Chamfort’s instincts naturally drew him to literature both as a means of support and as a path to society. But, like other aspirants, he found editors and publishers unappreciative, and he was growing weary of his efforts when one day he happened on an old schoolfellow who had entered the Church, but, so he confessed, was always at a loss for words in the pulpit. “Listen to me,” said Chamfort, and he delivered a glowing apostrophe to his ill fortune. Lost in admiration the priest promptly offered a louis apiece for any sermons Chamfort would write for him. The bargain was concluded, a sermon was composed weekly and the preacher declaimed his second-hand thunder to the satisfaction of himself and his flock. But Chamfort aimed higher than devilling for the clergy and won a reputation in competing successfully for the Academic prizes then in vogue. The Éloge de Molière is perhaps his most accomplished essay in this direction, though it is of no particular significance as criticism. With these honours and the successful production, in 1764, of his comedy La Jeune Indienne, we find Chamfort fairly launched in Parisian society, faring sumptuously every day—in other people’s houses, petted by great ladies, for he was goodlooking and had a gift for flirtation, and under the affectionate care of the “nursing mother of the philosophers,” Madame Helvetius. Henceforth his career seemed shaped out for him. Though never rich, he had too many wealthy friends for penury to be again a menace to him or his mother, whom, to his credit be it said, he supported loyally; if his health was uncertain it was his own hard living that made it so.

It is easy to mistake the real nature of aristocratic French society in the eighteenth century. We are apt to think of it as haughtily exclusive, divided by a great gulf from the classes below it. The great gulf might be there in theory, but in practice any one of agreeable presence, good manners and a pretty wit was assured a safe passage across. To maintain his position Chamfort had not, it seems, to play the part of toady; indeed he apparently found the opposite tactics the better. In one of his anecdotes he tells us of a respectful admirer of women who has to confess that, had he despised them, he would have enjoyed the favours of more. In like manner it may be that Chamfort’s professed contempt for society endeared him to it.

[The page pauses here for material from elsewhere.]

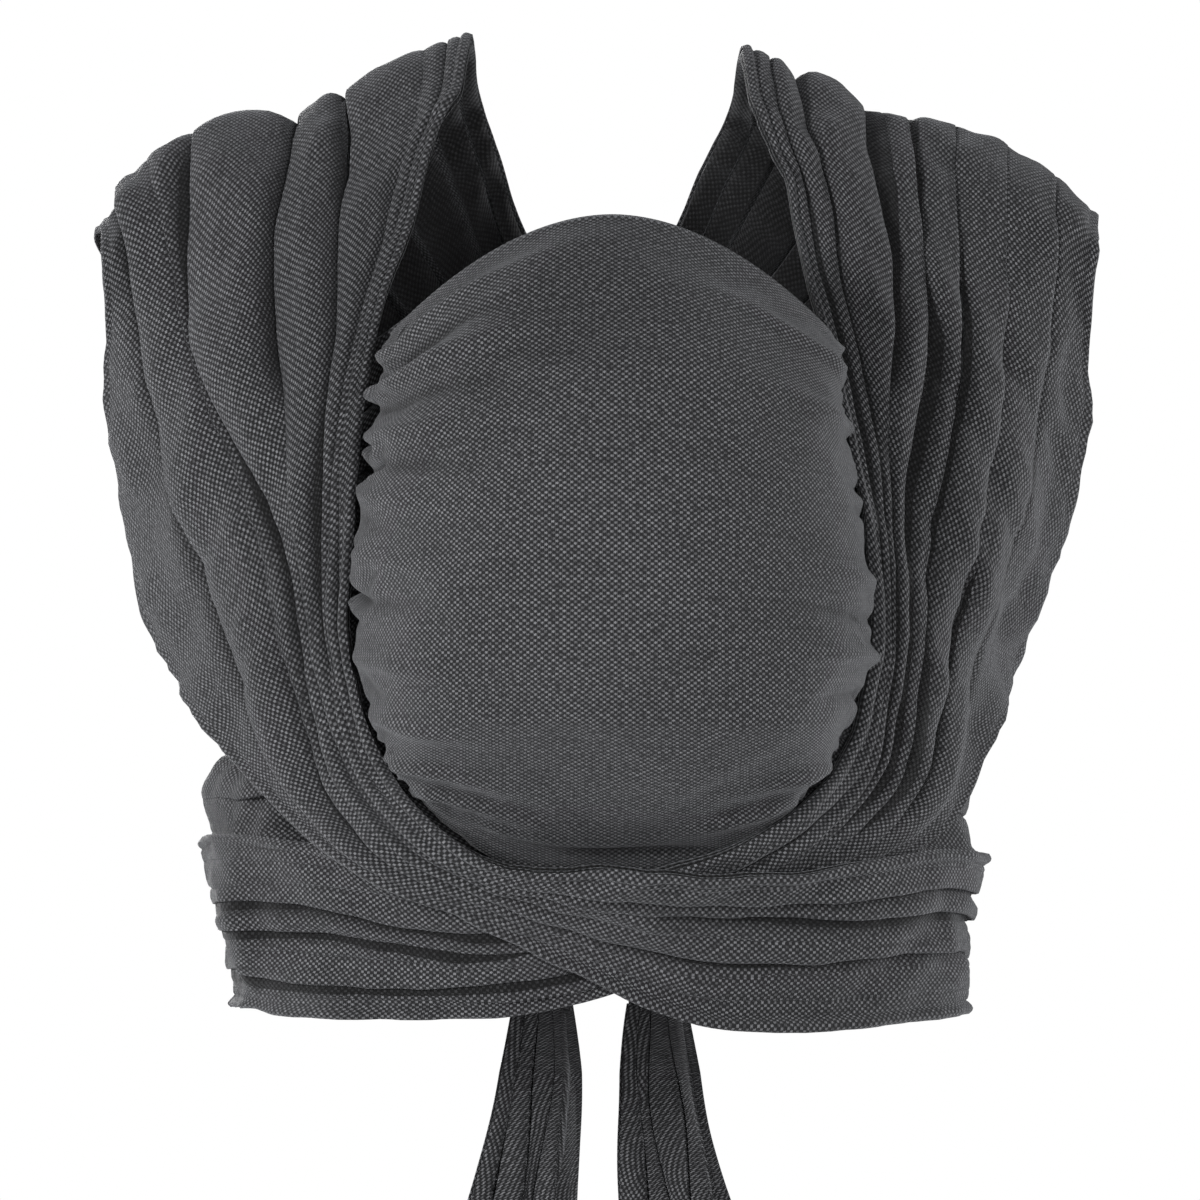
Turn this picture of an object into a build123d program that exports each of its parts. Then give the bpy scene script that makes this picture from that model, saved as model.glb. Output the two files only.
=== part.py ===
from build123d import *
import os
import math

# Baby wrap sling: one long woven cloth, tied as a front carry with two
# shoulder passes that cross below the pouch, go round the waist and are
# knotted at the back.  Millimetres, +Z up, the wearer faces -Y.
# Origin: on the axis of the wearer's torso at the waist.
# Sides are the wearer's: the right side is at -X, the left side at +X.

# ---------------------------------------------------------------- dimensions
CLOTH_WIDTH = 650.0        # flat width of the cloth, gathered in each pass
CLOTH_LENGTH = 4600.0      # flat length of the cloth
PASS_T = 5.0               # thickness of a gathered pass
PANEL_T = 4.0              # thickness of the front panel with its wrinkles
LAYER = 7.5                # step from one pass to the one that lies on it
SPAN_GAP = 0.6             # gap between two spans of one pass
TAIL_LENGTH = 300.0        # hanging length of each tail below the knot
TAIL_T = 16.0              # depth of a tail's bundle of folds
KNOT_Y = 98.0              # inner face of the knot behind the torso axis
POUCH_SIDE_Y = -138.0      # where the pouch is widest
POUCH_DEPTH = 108.0        # how far it stands out from there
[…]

The acidity of his reflections no doubt had its charm for a world which delighted in verbal encounters, in dialectic and philosophy, and, while studiously avoiding the practice of morality, showed appreciation of it by packing it into maxims, dialogues, and tales. It is, moreover, one of the redeeming features of a corrupt and frivolous society that, as a rule, it has a sense of humour and can laugh at its own follies. This is what your earnest fanatic cannot do, and accordingly when Chamfort, with his power of seeing more than one side to a question, aimed his sarcasms at the revolutionaries in their turn, he drew down their wrath upon his head.

With Chamfort’s progress in society I have not space to deal adequately. Suffice it that he made influential friends, especially amongst women, including Marie Antoinette, got various comfortable little pensions settled upon him, travelled, was elected to the Forty Immortals, and, much to the surprise of his friends, married and was devoted to his wife, a clever woman of the world, till her death six months later. Among his best friends was Mirabeau, and, curious as it may seem to those who remember the prominent part taken by the latter in the history of the time, his relation to Chamfort was that of disciple to master. With all Mirabeau’s vigour he lacked the other’s subtlety and tact, and he came to regard him as a kind of external conscience. “Never a day passes ... in which I do not find myself saying—“Chamfort froncerait le sourcil, ne faisons pas, n’écrivons pas cela.”” So far indeed did Mirabeau carry his admiration, that he employed Chamfort, as the young preacher had done, to write his speeches for him. So says Rivarol, to whom Mirabeau appeared “a great sponge always swollen with the ideas of others,” and documentary evidence bears him out.